**DO THIS**
List each line in which the string "before" appears.

**DATA SEGMENT**
◆ ◆ ◆ ◆ ◆ ◆ ◆

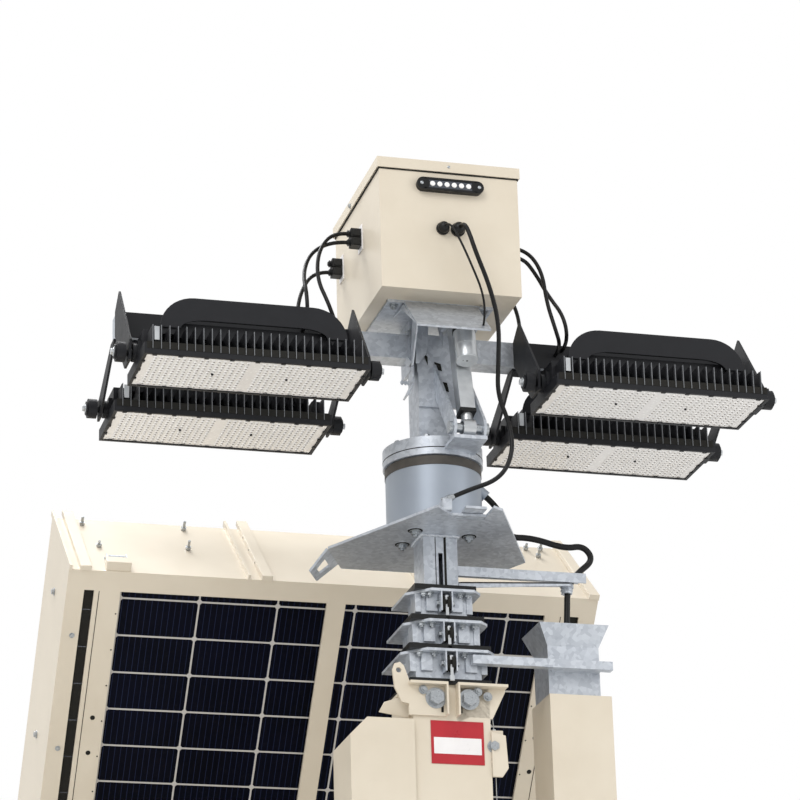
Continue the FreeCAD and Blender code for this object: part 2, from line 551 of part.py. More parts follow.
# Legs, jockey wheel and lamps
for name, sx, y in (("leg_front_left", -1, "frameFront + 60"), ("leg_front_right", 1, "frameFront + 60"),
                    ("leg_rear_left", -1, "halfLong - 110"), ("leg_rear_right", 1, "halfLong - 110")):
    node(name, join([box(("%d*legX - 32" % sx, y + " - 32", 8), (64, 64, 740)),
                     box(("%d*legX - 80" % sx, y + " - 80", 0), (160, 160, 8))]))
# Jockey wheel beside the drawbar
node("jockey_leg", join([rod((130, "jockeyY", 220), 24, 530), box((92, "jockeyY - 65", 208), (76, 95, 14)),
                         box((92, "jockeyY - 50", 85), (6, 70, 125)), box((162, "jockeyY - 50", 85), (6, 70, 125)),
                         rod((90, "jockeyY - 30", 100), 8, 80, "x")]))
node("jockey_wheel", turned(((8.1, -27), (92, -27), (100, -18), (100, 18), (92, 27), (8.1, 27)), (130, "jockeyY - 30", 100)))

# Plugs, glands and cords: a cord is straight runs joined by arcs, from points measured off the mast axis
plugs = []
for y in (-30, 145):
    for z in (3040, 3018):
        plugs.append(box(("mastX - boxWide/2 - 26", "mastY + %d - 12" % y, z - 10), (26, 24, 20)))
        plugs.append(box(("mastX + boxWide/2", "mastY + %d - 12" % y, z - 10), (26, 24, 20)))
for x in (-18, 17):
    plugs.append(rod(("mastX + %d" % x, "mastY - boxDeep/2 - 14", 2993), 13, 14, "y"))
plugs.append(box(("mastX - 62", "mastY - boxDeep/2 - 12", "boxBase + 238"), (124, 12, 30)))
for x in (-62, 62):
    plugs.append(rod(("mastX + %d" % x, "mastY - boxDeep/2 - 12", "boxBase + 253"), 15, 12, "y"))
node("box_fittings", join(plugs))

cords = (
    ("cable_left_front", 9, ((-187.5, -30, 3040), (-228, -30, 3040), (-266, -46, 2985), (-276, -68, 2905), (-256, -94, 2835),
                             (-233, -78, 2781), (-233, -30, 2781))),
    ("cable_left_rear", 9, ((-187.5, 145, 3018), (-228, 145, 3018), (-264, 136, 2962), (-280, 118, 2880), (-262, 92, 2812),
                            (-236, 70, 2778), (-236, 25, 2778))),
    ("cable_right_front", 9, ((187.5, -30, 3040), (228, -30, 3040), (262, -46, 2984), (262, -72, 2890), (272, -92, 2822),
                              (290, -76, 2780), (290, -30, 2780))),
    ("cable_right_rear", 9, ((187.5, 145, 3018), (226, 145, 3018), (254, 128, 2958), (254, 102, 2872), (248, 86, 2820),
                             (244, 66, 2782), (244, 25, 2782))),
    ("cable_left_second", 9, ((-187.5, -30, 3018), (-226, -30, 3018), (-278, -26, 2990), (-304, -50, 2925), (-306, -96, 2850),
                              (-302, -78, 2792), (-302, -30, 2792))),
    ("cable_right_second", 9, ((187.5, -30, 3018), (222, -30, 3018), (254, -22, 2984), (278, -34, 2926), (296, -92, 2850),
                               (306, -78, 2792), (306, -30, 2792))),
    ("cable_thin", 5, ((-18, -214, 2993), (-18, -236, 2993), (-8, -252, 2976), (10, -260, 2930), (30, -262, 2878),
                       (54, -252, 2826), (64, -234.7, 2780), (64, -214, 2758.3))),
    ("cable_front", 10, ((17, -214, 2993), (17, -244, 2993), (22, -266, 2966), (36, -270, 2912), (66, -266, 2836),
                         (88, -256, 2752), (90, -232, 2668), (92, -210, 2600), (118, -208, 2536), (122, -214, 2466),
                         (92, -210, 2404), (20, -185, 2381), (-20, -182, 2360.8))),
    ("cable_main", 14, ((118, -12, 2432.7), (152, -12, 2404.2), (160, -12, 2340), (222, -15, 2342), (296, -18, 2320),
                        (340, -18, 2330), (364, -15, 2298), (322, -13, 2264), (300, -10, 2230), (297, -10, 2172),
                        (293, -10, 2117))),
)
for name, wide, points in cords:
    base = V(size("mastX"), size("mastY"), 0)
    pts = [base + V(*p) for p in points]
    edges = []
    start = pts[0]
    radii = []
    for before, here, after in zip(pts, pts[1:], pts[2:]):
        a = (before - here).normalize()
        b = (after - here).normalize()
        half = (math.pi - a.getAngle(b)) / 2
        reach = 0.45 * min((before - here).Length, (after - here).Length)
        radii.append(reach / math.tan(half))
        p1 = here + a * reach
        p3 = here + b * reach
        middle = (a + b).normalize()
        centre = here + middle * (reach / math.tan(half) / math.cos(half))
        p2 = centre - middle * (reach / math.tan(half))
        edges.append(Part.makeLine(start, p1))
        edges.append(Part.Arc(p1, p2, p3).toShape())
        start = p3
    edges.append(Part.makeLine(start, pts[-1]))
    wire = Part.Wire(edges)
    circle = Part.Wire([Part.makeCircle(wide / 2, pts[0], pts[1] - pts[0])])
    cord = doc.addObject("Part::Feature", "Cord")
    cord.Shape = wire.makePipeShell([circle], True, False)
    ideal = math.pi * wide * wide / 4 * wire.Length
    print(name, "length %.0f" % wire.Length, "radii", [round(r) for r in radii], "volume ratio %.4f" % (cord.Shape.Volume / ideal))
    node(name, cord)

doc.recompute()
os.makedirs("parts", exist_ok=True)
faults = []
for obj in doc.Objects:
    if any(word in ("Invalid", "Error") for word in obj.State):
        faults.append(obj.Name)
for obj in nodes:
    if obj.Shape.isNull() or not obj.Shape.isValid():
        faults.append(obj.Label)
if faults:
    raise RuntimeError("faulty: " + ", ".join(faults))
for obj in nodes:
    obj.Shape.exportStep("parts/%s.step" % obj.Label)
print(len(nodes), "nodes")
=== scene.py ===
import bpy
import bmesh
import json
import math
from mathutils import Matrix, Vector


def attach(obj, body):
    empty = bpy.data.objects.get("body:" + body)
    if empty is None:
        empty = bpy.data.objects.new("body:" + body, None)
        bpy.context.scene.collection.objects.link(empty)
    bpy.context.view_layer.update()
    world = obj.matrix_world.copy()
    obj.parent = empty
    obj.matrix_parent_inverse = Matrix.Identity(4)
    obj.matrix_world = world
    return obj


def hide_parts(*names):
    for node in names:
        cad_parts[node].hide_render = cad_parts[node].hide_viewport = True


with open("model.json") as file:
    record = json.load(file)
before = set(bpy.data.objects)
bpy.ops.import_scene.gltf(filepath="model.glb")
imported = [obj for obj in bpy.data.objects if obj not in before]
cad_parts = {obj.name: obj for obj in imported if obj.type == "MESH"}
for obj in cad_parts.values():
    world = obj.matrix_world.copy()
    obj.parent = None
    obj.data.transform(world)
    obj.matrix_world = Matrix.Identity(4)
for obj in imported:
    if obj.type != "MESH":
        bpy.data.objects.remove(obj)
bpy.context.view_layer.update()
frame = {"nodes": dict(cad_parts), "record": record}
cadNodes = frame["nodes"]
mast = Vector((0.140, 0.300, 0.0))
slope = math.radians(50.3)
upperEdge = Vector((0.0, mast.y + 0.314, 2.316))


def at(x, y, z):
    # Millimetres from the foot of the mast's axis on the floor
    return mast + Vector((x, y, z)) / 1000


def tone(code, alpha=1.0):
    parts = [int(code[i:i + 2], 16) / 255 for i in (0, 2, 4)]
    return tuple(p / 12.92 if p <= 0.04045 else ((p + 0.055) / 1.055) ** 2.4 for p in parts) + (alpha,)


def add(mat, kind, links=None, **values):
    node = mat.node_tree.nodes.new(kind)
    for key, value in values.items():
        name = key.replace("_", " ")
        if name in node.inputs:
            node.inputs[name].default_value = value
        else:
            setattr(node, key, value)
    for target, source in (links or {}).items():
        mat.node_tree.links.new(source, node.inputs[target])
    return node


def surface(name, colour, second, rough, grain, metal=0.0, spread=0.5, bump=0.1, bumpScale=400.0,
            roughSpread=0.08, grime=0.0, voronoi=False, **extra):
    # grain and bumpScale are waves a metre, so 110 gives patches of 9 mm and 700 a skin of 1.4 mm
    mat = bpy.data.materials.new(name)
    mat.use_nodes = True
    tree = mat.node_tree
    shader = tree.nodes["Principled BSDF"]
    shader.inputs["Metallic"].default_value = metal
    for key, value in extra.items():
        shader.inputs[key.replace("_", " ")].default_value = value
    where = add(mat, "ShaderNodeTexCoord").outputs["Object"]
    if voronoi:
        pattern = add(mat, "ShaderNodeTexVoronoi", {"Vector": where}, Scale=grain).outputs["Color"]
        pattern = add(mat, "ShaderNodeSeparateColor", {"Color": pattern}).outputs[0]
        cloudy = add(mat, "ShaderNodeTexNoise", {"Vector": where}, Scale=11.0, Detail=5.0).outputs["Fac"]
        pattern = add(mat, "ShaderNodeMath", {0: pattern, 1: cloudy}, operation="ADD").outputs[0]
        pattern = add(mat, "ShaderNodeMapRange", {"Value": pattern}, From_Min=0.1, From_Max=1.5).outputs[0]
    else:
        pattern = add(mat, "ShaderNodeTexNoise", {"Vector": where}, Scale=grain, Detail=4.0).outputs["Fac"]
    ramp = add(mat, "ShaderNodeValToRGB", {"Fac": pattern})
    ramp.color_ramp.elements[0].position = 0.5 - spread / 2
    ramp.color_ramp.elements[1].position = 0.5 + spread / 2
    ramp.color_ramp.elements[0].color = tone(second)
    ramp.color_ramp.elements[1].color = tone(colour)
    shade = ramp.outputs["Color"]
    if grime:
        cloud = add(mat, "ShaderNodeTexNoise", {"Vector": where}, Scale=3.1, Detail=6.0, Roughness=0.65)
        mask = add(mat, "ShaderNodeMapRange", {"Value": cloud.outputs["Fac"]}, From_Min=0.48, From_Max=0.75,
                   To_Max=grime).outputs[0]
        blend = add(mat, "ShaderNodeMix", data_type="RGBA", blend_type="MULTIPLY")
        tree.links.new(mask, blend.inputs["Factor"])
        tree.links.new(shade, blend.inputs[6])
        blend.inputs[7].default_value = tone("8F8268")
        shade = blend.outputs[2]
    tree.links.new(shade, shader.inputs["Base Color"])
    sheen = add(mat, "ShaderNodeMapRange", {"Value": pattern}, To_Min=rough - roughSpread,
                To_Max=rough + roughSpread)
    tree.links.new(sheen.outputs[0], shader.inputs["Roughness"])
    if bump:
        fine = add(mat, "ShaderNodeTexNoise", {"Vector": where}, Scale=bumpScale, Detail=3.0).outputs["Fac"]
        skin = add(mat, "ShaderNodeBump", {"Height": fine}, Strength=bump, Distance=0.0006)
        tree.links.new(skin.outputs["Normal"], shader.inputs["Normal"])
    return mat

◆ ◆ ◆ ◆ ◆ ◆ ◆

**TASK SOLUTION**
    for before, here, after in zip(pts, pts[1:], pts[2:]):
        a = (before - here).normalize()
        reach = 0.45 * min((before - here).Length, (after - here).Length)
before = set(bpy.data.objects)
imported = [obj for obj in bpy.data.objects if obj not in before]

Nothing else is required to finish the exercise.